また、下の「落款」と一緒に添えられているものは、判然としない。形状をみれば「つくし」のようにも思える。もうひとつの小さな青い花を付けたものは、「釣鐘草」を想起させる色と形になっている。
最後に、もう一度全体像をどうぞ。
天平の文様は、シルクロードを通じて、遠く西アジアや西域、そして中国大陸の各所から伝わった「異国情緒」にあふれたものであった。図案の中に描かれた動物には、伝説上の生き物である、「龍」や「鳳凰」、「麒麟」なども登場し、そのデザインはバリエーションに富んでいる。

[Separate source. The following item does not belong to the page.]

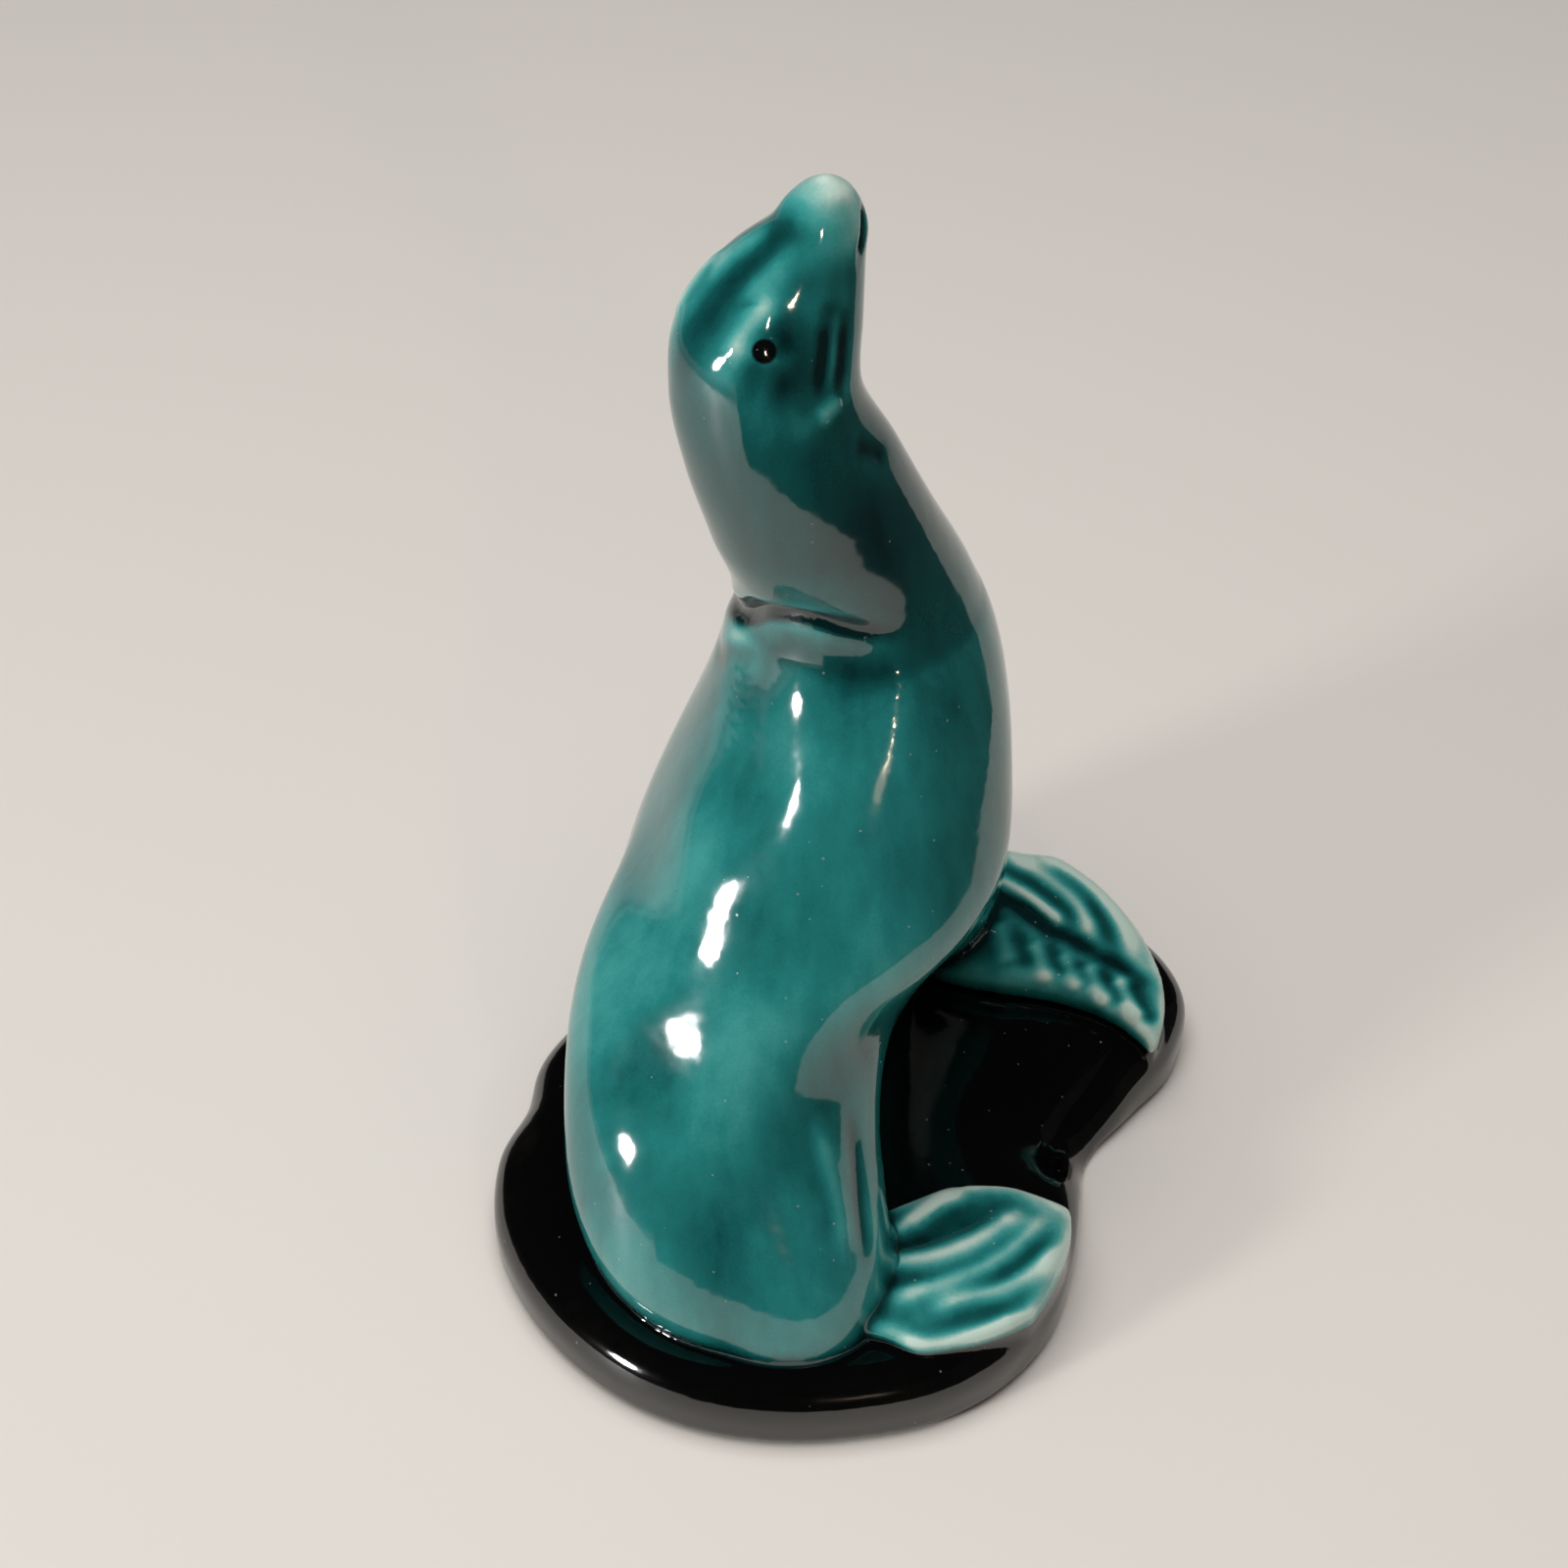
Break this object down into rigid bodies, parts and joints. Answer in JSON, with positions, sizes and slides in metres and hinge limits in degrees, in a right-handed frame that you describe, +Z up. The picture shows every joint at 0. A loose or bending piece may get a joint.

「金銀山水八卦背八角鏡(きんぎんさんすいはっけはいのはっかくきょう)」という宝飾された鏡の周囲には、「水鳥」・「亀」・「鶴」・「鳳凰」・「龍」・「孔雀」・「鴛鴦」・「鸚鵡」・「鹿」がずらりと配され、さながら「天平のオールスターキャスト」といった観がある。
植物も、今日見てきた「ナツメヤシ」や「棕櫚」のほかに、「唐草」「葡萄」「百合」などが使われ、架空の植物である「宝相華(ほっそうげ)」ももたらされた。この花は、唐草と架空の五つの花弁を組み合わせた模様になっている。花弁は、「蓮」・「石榴」・「パルメット」・「芙蓉」・「牡丹」などで構成されているが、これも「唐」を発祥とする、天平を代表する文様である。
長くなってしまったので、「色」編については、また次回に。
「天平」と文様のかかわりについて言えば、書く材料が多すぎて、まとまりがつきません。それだけ、この時代に遠来した文物に描かれているものから、現代の「キモノや帯」の図案や色が取り込まれている証ということがいえるのではないでしょうか。それは、当時の人々が感じた「デザインとしての文様」が今に息づいていることにも繋がっているのです。
品川恭子さんの描くデザインは、「モダン」な印象が強いものですが、文様一つ一つをよく見て行くと、作品上に配される理由と、作品全体にテーマが感じられます。「モダン」なデザインではあるが、文様の意識の深さが伺え、それが一層作品の魅力を引き立たせているように思います。
今日も最後まで読んでいただき、ありがとうございました。